The violence, ignorance, bigotry and hate coming from the right currently is, I fear, a sign of things to come.

 

Chan790

(20,176 posts)
16. You're wrong.
Wed Mar 23, 2016, 04:46 PM
Mar 2016

Those of us on the activist-edge are already seeing it.

I was having a conversation last night with one of the more-radical anti-establishment conservative Republicans I know from college about how much he respects Sanders more than Clinton (agrees with him on nothing, but respects the consistency and purity of his beliefs), how much he despises Trump but despises the establishment of his own party more...how they're out of touch with the ideals that attracted him to the (Reagan) Revolution in the first place.

He said it last night...if progressives were willing to meet the dispossessed base of the GOP somewhere in the vicinity of Theodore Roosevelt's Bull Moose, he thinks we'd find more common ground than differences between discarded progressives and discarded movement conservatives.

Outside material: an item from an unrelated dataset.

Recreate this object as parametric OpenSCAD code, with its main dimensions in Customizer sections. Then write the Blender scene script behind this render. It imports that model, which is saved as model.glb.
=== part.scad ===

If it occurs to more of them, the establishment of the Democratic party is in deep shit and so is the entirety of the GOP.

 

nikto

(3,284 posts)
9. And the candidates would be???????????????????????????????????????
Wed Mar 23, 2016, 03:48 PM
Mar 2016

Pure fantasy.

Americans are divided on what is reality.
That's pretty darn basic.

Until that changes, there will be no unity between left and right, just as elites have planned it.

passiveporcupine

(8,175 posts)
10. It doesn't matter
Wed Mar 23, 2016, 03:48 PM
Mar 2016

How brightly we are adorned, nor how much noise we make.

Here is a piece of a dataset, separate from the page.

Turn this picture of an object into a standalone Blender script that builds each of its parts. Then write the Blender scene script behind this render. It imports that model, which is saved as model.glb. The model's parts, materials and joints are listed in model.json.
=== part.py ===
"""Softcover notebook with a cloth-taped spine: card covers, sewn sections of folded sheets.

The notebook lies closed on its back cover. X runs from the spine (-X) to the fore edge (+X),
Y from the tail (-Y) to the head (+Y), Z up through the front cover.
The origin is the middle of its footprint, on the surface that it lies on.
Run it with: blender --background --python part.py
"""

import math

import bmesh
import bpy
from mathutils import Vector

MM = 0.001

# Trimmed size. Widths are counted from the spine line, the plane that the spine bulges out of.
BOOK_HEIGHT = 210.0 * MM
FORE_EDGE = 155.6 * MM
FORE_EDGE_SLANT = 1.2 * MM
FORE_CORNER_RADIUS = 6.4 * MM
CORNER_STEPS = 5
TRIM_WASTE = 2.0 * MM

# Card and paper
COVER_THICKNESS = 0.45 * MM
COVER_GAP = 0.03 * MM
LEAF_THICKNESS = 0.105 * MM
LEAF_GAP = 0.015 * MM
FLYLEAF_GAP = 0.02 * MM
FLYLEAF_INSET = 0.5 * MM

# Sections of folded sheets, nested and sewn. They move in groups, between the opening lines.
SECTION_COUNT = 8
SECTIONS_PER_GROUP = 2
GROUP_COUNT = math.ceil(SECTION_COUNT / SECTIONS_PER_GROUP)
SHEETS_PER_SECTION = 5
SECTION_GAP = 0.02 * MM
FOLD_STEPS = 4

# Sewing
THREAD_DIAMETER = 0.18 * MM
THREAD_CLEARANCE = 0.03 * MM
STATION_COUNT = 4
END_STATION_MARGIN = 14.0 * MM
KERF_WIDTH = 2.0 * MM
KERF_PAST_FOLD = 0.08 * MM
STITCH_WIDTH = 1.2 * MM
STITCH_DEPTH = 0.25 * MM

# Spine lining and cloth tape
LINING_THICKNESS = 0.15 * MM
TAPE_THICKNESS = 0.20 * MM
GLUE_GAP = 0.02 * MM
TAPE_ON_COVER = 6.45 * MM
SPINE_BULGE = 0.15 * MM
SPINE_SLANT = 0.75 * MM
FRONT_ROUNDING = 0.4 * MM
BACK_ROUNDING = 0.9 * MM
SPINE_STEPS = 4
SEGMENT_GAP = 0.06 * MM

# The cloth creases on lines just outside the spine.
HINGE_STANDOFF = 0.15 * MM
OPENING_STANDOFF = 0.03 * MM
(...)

They will never see or hear us coming. They are blind and deaf to anyone but themselves.

If it can't happen in 2016, it probably can't happen in 2020 either, unless and until there is violence in the streets. As a friend of mine often says, "Marie Antoinette didn't see it coming either".

 

Maedhros

(10,007 posts)
14. As more and more people wake up and realize that they have been played,
Wed Mar 23, 2016, 04:21 PM
Mar 2016

they will see that they are not alone.

You can blow out a candle, but you can't blow out a fire
Watch the flame begin to catch, the wind will blow it higher.


- Peter Gabriel "Biko"

jwirr

(39,215 posts)
17. Thank you. I think he is correct about a third party in 2020.
Wed Mar 23, 2016, 05:44 PM
Mar 2016

And I think if the corporatists win in 2016 this party will start forming this year. I like the name the People's Party. As to how it forms and who will gravitate to it. The two parties may or may not unite but some of the people in both parties will unite against what is left of the R and D party.

If the corporatists win things are going to get a lot worse and they will also ignore the other problems we have facing us (ME war, climate change, wealth inequality, etc.).

I am 74 years old and I hope to still be around to see this play out. I know one thing I will not be following after any DLC/Third Way circus. My eyes are totally open. Thanks to Robert Reich, Bernie Sanders, a host of young people who have stood up and my memory of FDR.